Thursday, February 16, 2006

Whither tailgating?

OK, I completely understand the frustration of many parents and families - as well as many people in general - when it comes to having large congregations of people drinking heavily all day, as is the case with regard to Georgia football tailgating. So, I'm totally sympathetic to the concerns of University Council's Committee on Intercollegiate Athletics.

Still, what good is it going to do to create 'family-friendly' tailgating zones when all you're going to do is push those who do plan on drinking a lot further out. For that matter, let's say they go all the way and ban the open-container policy UGA currently has in an attempt to prevent drinking on campus. All this means is that people are going to go the bars prior to kickoff, or assemble at individuals' homes to party, and then go to the game.

According to UGA Police Chief Jimmy Williamson, as well as many of the committee's members, much of the complaints stem from sober individuals sitting next to drunk individuals at the game. The people who want to drink a lot are going to drink a lot, and then you'll still have to deal with them once you're in the stadium.

That, and I'm not entirely sure what parking on the sidewalks has to do with anything. Granted, it's a little annoying, but it doesn't really have anything to do with drunken behavior, does it?

And isn't the Auburn game a bad example? You put your team on a national televised game - with the SEC East title on the line - with a kickoff at 7 p.m., then you're going to have some folks who drink all day and end up quite intoxicated. Heck, I tailgated with several folks who had this happen to them.

So why not just revert back to Vince Dooley's policy of no kickoff after sundown? Say everything has to start prior to, say 5 p.m. You'll still have drunk folks, but you'll also have cut down on a solid two hours of drinking.

9 Comments:

Blogger Trey said...

Nooooooo. I like nationally televised night games. Especially in August/September when it's 100 freakin' degrees. I would much rather have a bunch of drunkards in the stands, and it be a balmy 80, than a bunch of drunkards in the stands, and it be a mind-scorching 95.

And, yes, drunkards will be drunkards. There is no law that can stop that. Besides, drinking and football go so well together.

9:29 AM  
Blogger hillary said...

Booo! Night games suck.

I think Johnathan's proposal is a good one.

10:49 AM  
Blogger Jmac said...

Well, I'm not completely on board with it. I'm just saying it may cut down on the volume of really obnoxious drunk people.

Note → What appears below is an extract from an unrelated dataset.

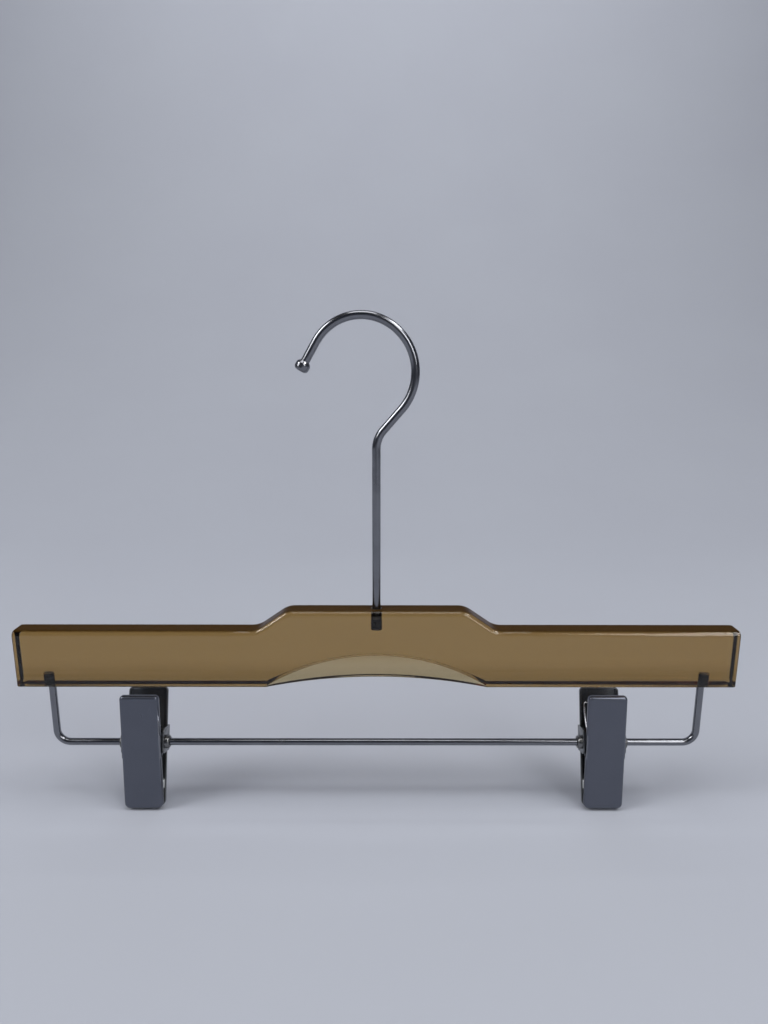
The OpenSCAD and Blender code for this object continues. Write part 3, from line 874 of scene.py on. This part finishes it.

I mean ... I like night games. I had a lot of fun at the Auburn tailgate (which, it must be noted, was monstrous in its scope ... lots of Low Country Boil going on and The Wife, who doesn't drink, even did a tequila shot). But, then again, I know that I'll drink just a couple of beers and not cause a scene in the stadium.

So if the intent really is to cut down on crazy drunk folks in the stadium, then this makes more sense than 'family-friendly zones.' That and bumping up the number of police in the stadium, though I imagine UGA Police is stretched mighty, mighty thin those days anyway (right Charles?).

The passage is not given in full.